The column starts out by repeating a question every critic has either been asked or asked himself: namely, how one should prepare for a world premiere, when there's no score to study and no recording to consult for perspective. With so much new music layered in complexity, how can even an educated listener hope to be ready to offer an assessment of a completely new work after one hearing?

Holland doesn't like the implications of the question: "Haven’t we got things backward? Shouldn’t composers be preparing for me rather than me for them?" That may seem flip, but it expresses the beginnings of the frustration that those of us in this business hear year after year from members of our audience. I can't count the number of times that some intelligent friend of mine has looked pleadingly at me after a concert featuring a work by a contemporary composer and whimpered, "Did you like that piece?" It's as if they can't allow themselves to believe their own distaste without having it confirmed by a professional.

This just shouldn't be the way things work. Composers (especially those in the business of writing dense, academic scores that sound more like aural representations of calculus equations than music) have spent a lot of time over the past several decades blasting away at symphony orchestras for not playing more new music, while conveniently ignoring the undeniable fact that the programming of new music didn't decline precipitously until virtually the entire music world fell under the spell of a generation of composers seemingly dedicated to the deliberate alienation of the listener. (see also rows, tone) Not only did these composers and their advocates in the press delight in the discomfort and hostility of the average concertgoer, they viciously attacked or studiously ignored any composer impudent enough to continue making use of such supposedly passé concepts as tonality or emotion.

This era is mercifully over, and has been for at least 15 years (although certain modernist bigwigs with friends in high places are still inexplicably held up as shining examples of what composers should be in certain academic and musical circles.) Most of today's best composers are writing music that, while certainly challenging in comparison to much of what you can hear on the radio, is accessible enough to the average listener that it won't trigger an immediate fight-or-flight reflex. More importantly, young composers seem to be granted greater freedom than in decades past to experiment with different styles and find their own voice rather than being pressured to adhere to a rigid ideology that equates impenetrable complexity with intelligent artistry.

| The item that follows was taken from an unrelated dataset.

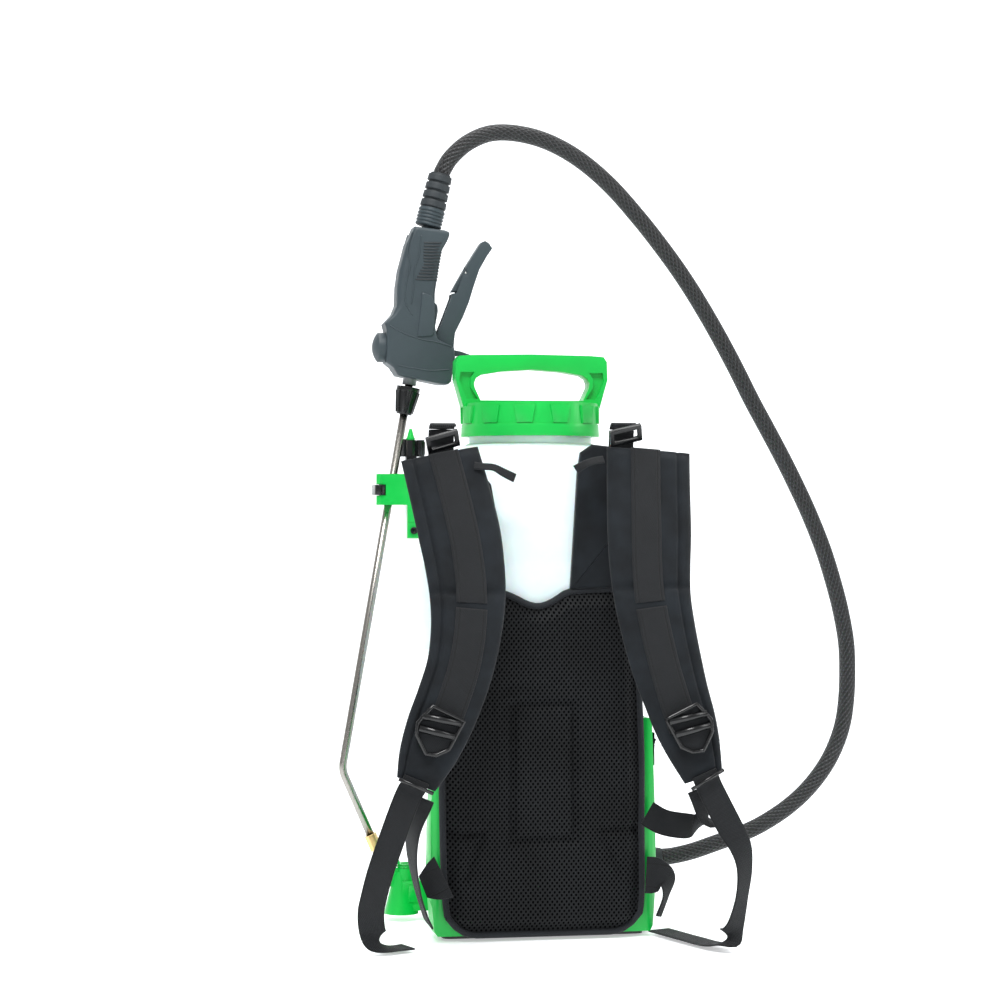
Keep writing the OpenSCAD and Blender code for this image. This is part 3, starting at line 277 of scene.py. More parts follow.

To me, the great tragedy of the era in which new music was used as an intellectual cudgel with which audiences could be beaten is that even in 2007, when my orchestra is preparing to premiere a new work that I know for a fact they'll be able to absorb and enjoy on first hearing, I look out into the crowd before the first downbeat, and see hundreds of tense and worried faces attached to intelligent, open-minded people who are steeling themselves for the worst. Listeners have become so used to being confused and taken advantage of by the composers of the past that they can't help but assume that they're going to hate what's coming from a composer of today. And that's a damn shame.

The good news is that it doesn't seem to take much to break down those fears. Bear with me for a story: A few years back, the Minnesota Orchestra was premiering a brand new work by a composer of some international renown, as we do on a somewhat regular basis. We'd been rehearsing it all week with varying degrees of success, and as the concert loomed, we found out that the composer would not be able to attend, due to ill health. This was a shame, because we had been hoping that he would speak to the audience about the work, which was very complex and dark, before we played it, thus perhaps preparing them for what to expect.

Instead, Osmo took the microphone to speak about the piece, and everyone in the room was amazed by what he said. Right off the bat, he confessed that when he first saw the score, he had thought, "Oh, no." The piece was so esoteric and academic that he feared that neither the orchestra nor the listeners would be able to get their minds around it enough to make the experience of listening worth anything. Osmo further confessed that, even after days of rehearsal, he still wasn't sure whether he liked the piece. But, he added with a laugh, "what does Vänskä know? You will have your own opinions, and if we are playing the piece well, you will be able to hear with your own ears." It was an unexpectedly profound moment, even as the audience laughed at the joke. A conductor had just given a roomful of listeners full permission to hate a piece of music that they had paid to hear. All he asked was that they listen with an open mind.

After that concert, I cornered every audience member I could find, and asked what they'd thought of the piece. (I hated it, myself, but didn't let on.) Lots of them thought it was lousy - a few liked it. But the difference between these listeners and the ones I usually hear from after a tough premiere was that all of them were smiling, even the ones who had no use for the piece. Osmo had given them credit for being intelligent adults, capable of drawing their own conclusions about music, and that made them far more willing to engage with the piece than they would have been otherwise. I've often thought that if Osmo's speech could be replayed before every new or unfamiliar work we play, our listeners would wind up liking a far higher percentage of what we play for them.

Holland sums it all up better than I can: "Composers ought to write anything they want. And how nice it is that lovers of Duparc or Ned Rorum can gather in small recital halls and listen to the songs they wrote. Let explorers of microtonal imagery or computer-generated randomness revel in their exclusivity. The Internet seems made for niches of specialized interests; and if Milton Babbitt disciples want to crawl into one and exchange examples of combinatoriality, let us leave them to it. [But] for thinking big, you need to need the people... Giving composers the luxury of being important and disliked debilitates music."